====== DATASET EXCERPT ======

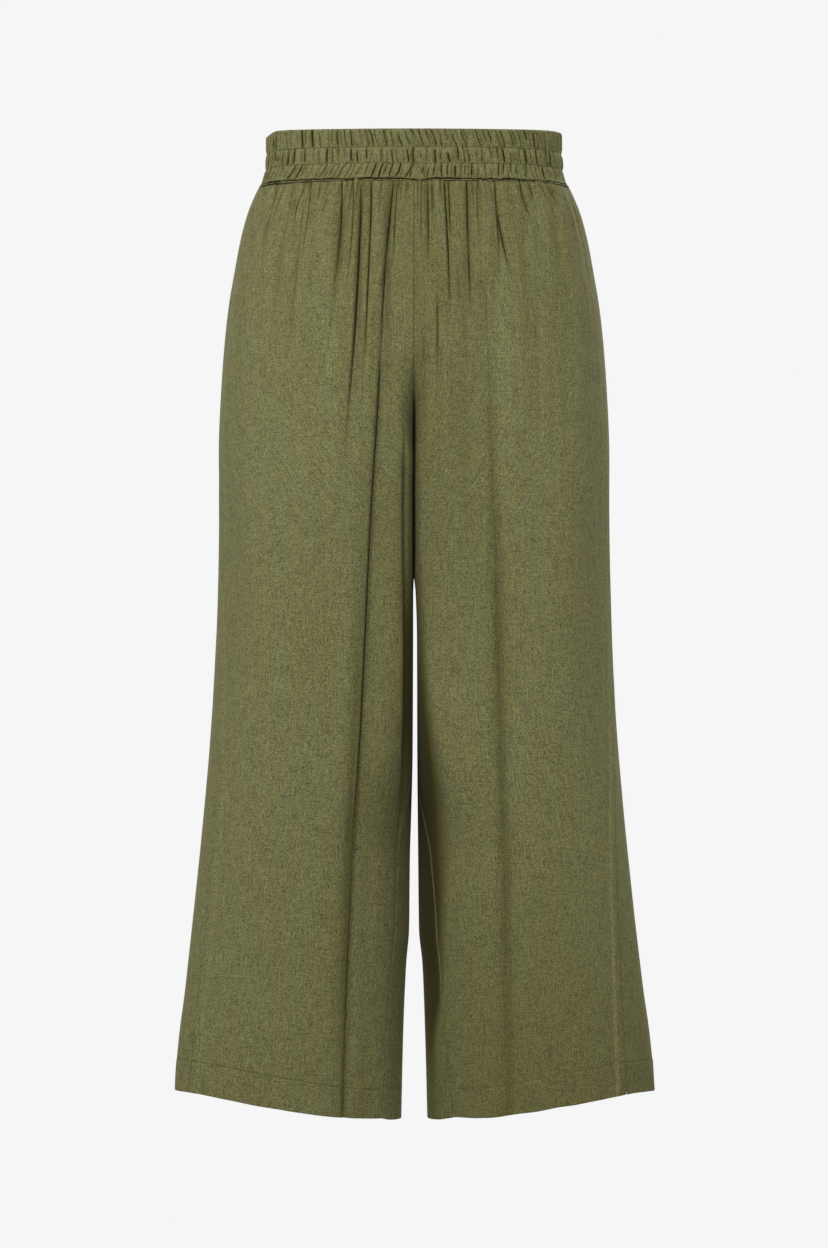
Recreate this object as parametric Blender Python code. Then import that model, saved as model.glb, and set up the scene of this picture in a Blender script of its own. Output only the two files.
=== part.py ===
"""Pull-on culottes with wide cropped legs and a ruched elastic waistband, hollow as worn.

Metres, +Z up. The front faces -Y, and +X is to the right of someone who looks at the front.
The origin is the middle of the waistband, half way up it, where a wearer holds the garment.

Every panel is a wall on one surface rule. ``across`` runs from the centre seam and the
inseam (0) to the side seam (1). ``down`` runs from the waist seam (0) to the hem (1).
"""

import math
from collections import namedtuple

import bmesh
import bpy
import numpy as np

# Cloth and seams
CLOTH = 0.0012              # one layer of the cloth, as a wall
TURNED_HEM = 0.0023         # the wall where the hem is turned up
HEM_DEPTH = 0.028           # height of the turned-up hem
HEM_STEP = 0.0012           # height over which the turned-up edge thickens the wall
SEAM_GAP = 0.0003           # clearance between two pieces at a seam
COLOUR = (0.165, 0.168, 0.076, 1.0)
BAND_COLOUR = (0.150, 0.153, 0.068, 1.0)
ROUGHNESS = 0.92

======

Without changing anything, quote the lines from the top of the data to the line that contains "import numpy as np", including that line.

THE REPLY:
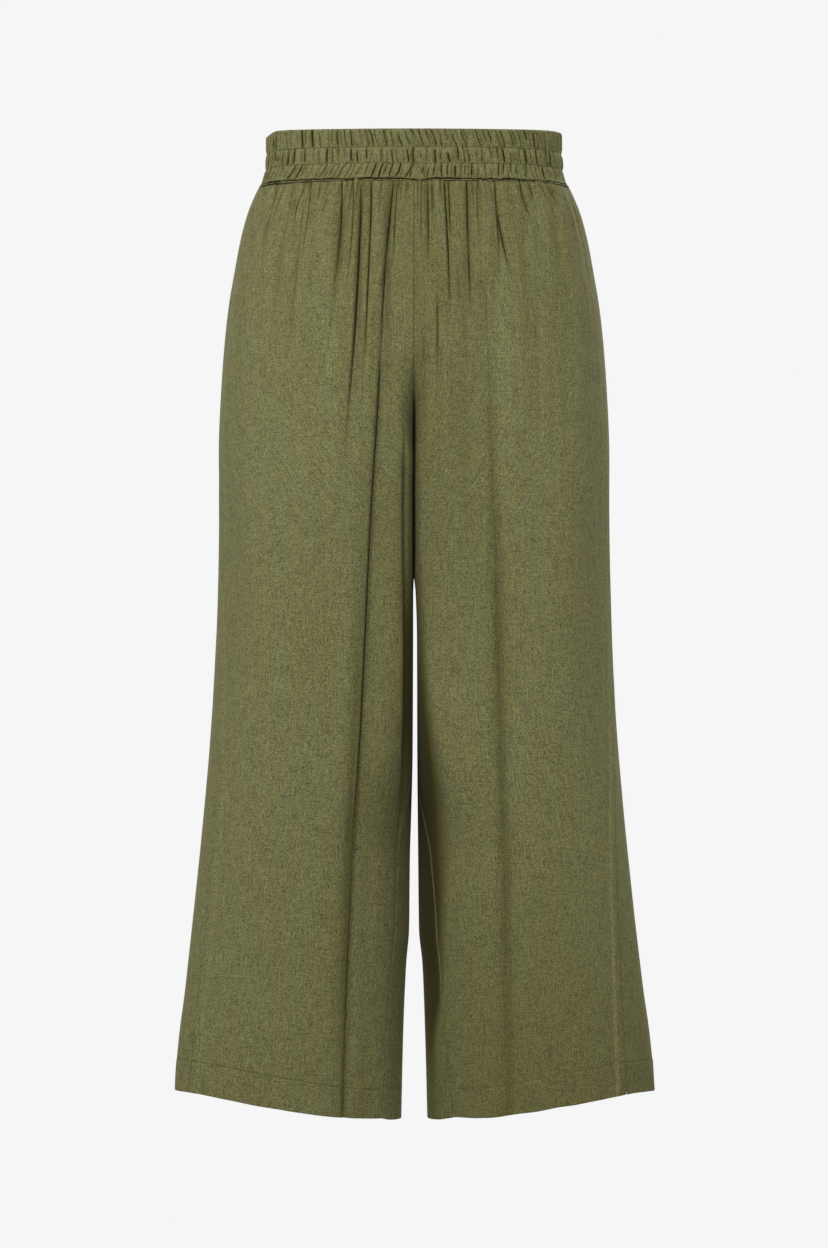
Recreate this object as parametric Blender Python code. Then import that model, saved as model.glb, and set up the scene of this picture in a Blender script of its own. Output only the two files.
=== part.py ===
"""Pull-on culottes with wide cropped legs and a ruched elastic waistband, hollow as worn.

Metres, +Z up. The front faces -Y, and +X is to the right of someone who looks at the front.
The origin is the middle of the waistband, half way up it, where a wearer holds the garment.

Every panel is a wall on one surface rule. ``across`` runs from the centre seam and the
inseam (0) to the side seam (1). ``down`` runs from the waist seam (0) to the hem (1).
"""

import math
from collections import namedtuple

import bmesh
import bpy
import numpy as np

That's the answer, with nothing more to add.